Data section:
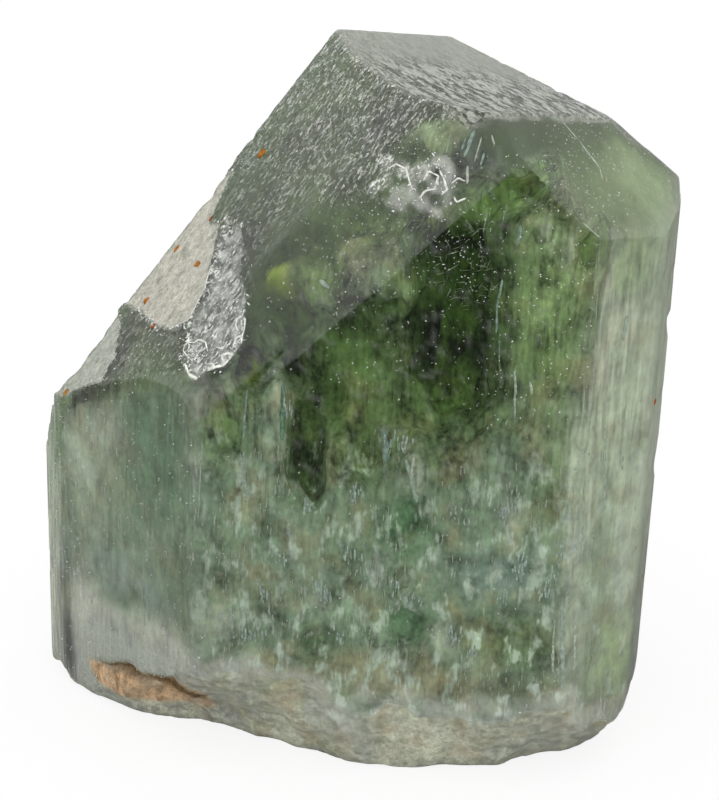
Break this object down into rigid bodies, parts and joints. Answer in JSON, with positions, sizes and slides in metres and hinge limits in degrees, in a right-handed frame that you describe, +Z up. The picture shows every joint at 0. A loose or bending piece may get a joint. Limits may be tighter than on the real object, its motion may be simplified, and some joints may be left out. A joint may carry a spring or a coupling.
{
  "type": "diopside crystal",
  "caption": "Stout green diopside crystal: an upright prism with a steep slope and a near-level top at its upper end, and a broken, flat-bottomed foot.",
  "frame": {"origin": "middle of the flat parting at the foot, on the surface that the crystal stands on", "axes": "+Z up along the prism's edges, -Y out of the broad front prism face (turned 3 degrees to the left), +X to the right, towards the tall side"},
  "size_m": [0.022, 0.017, 0.0248],
  "materials": {
    "crystal": "clear dark green gem zone behind the front face, milky grey-green elsewhere, etched matte slopes, iron stain at the foot"
  },
  "bodies": {
    "root": {"crystal": "crystal"}
  },
  "joints": []
}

Short exercise:
From the first line to the last, please quote the material above exactly.

Solution to this task:
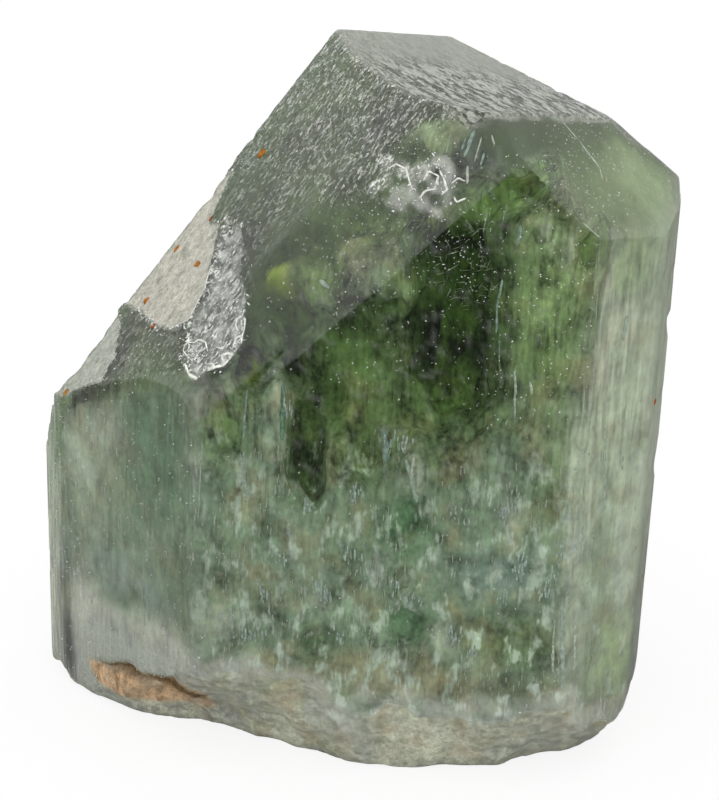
Break this object down into rigid bodies, parts and joints. Answer in JSON, with positions, sizes and slides in metres and hinge limits in degrees, in a right-handed frame that you describe, +Z up. The picture shows every joint at 0. A loose or bending piece may get a joint. Limits may be tighter than on the real object, its motion may be simplified, and some joints may be left out. A joint may carry a spring or a coupling.
{
  "type": "diopside crystal",
  "caption": "Stout green diopside crystal: an upright prism with a steep slope and a near-level top at its upper end, and a broken, flat-bottomed foot.",
  "frame": {"origin": "middle of the flat parting at the foot, on the surface that the crystal stands on", "axes": "+Z up along the prism's edges, -Y out of the broad front prism face (turned 3 degrees to the left), +X to the right, towards the tall side"},
  "size_m": [0.022, 0.017, 0.0248],
  "materials": {
    "crystal": "clear dark green gem zone behind the front face, milky grey-green elsewhere, etched matte slopes, iron stain at the foot"
  },
  "bodies": {
    "root": {"crystal": "crystal"}
  },
  "joints": []
}